I wanted to make y’all a treat for signing up for IAmNotARestaurant.com, so I decided to give a friend’s hot chocolate recipe a whirl. Scott Campbell is the Executive Chef at the lovely New Leaf Restaurant & Bar in NYC, next to the Cloisters. Just a few ingredients and it’s a knockout! Scott calls for Valrohna cocoa powder and chocolate. I had Valrohna’s “Noir” from the chocolate show, but had to make do with another cocoa powder. I also snuck in 2 more tablespoons of sugar (sorry Scott, I think it was my cocoa powder) and cheated with 1%, not whole milk.
Here is his recipe:
1 quart whole milk
2 ounces Valrhona Cocoa Powder
1 ounce sugar
3 ounces Valrhona Chocolate, chunks
Pour milk and cocoa into a sauce pot and bring to a simmer and add sugar. Reduce heat to very low and add chocolate stirring occasionally until melted about 3-5 minutes. Strain hot chocolate through a chinoise (sieve!) and finish with Vanilla.
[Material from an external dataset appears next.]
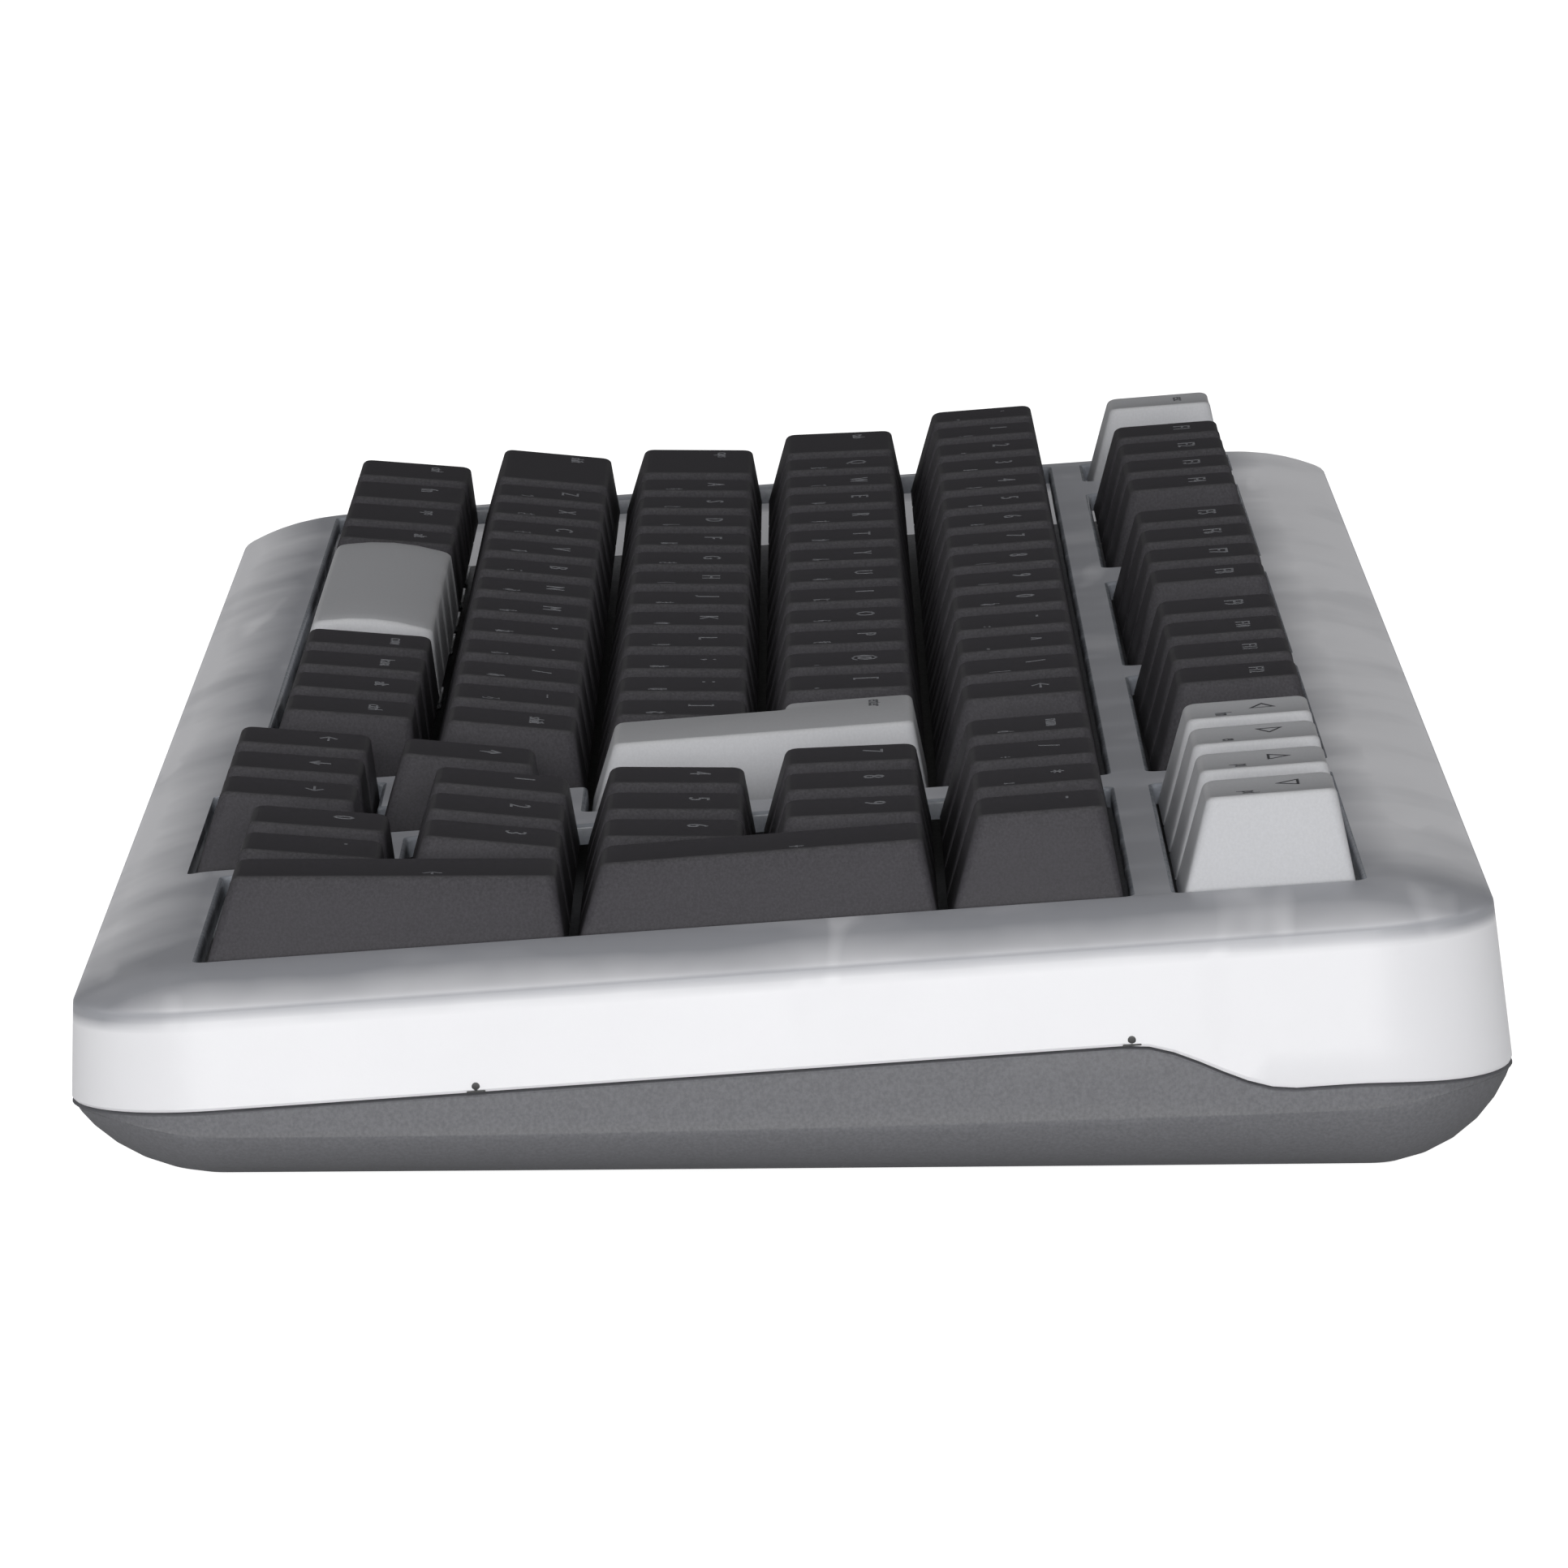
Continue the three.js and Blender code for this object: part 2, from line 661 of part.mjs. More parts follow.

BTW I whipped the cream by hand after an incident in butter making via the KitchenAid this summer-first time I ever over whipped the cream! Our girls laughed their behinds off, but ate the butter with salt on fresh bread anyway.
That’s a cup of heavy cream, a shake or two of confectioners sugar and a dash of vanilla extract if you want. It didn’t take as long as I thought and the forearm got a workout.